Can I wear black if I'm a Deep Autumn?
You can — but you shouldn't make it a wardrobe staple. Pure black creates harsh contrast against your warm coloring. Switch your "black" pieces to espresso, charcoal, or deep brown for the same wardrobe versatility with much better face-frame harmony.
What's the best lipstick for a Deep Autumn?
Brick red, terracotta, deep berry, brown-red, copper-tinged nude. Avoid: cool pinks, magenta, blue-based reds, pastel anything. The warm reds and earthy browns will sing on you.
Do Deep Autumns suit blonde hair?
Generally no. Cool blonde will fight your warm undertone.

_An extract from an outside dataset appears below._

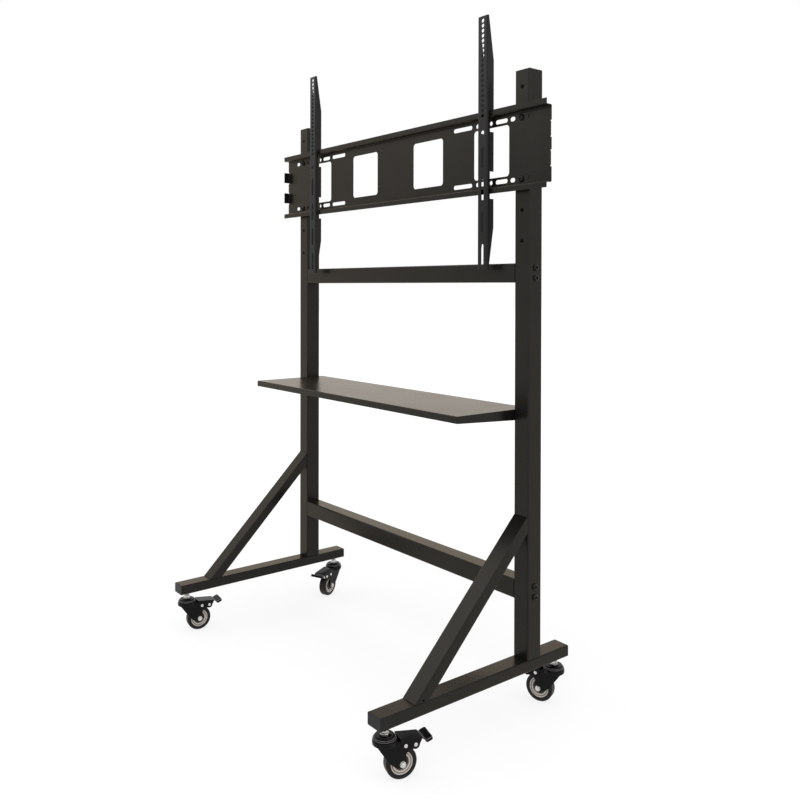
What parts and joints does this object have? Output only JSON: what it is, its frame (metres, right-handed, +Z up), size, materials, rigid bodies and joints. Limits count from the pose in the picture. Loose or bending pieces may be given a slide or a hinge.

If you want to lighten your hair, lean into honey blonde, caramel, or warm bronze rather than ash or platinum. Most Deep Autumns are at their most striking with their natural deep, warm hair.
What jewelry metals should I wear?
Yellow gold first, brass second, rose gold third. Copper as an accent. Avoid silver, platinum, and white gold for face-frame items (necklaces, earrings).
Can I wear navy?
Deep navy yes — it's actually one of your better neutrals. Bright royal blue or icy navy: no. Look for navy that almost reads as charcoal-blue, with depth and warmth.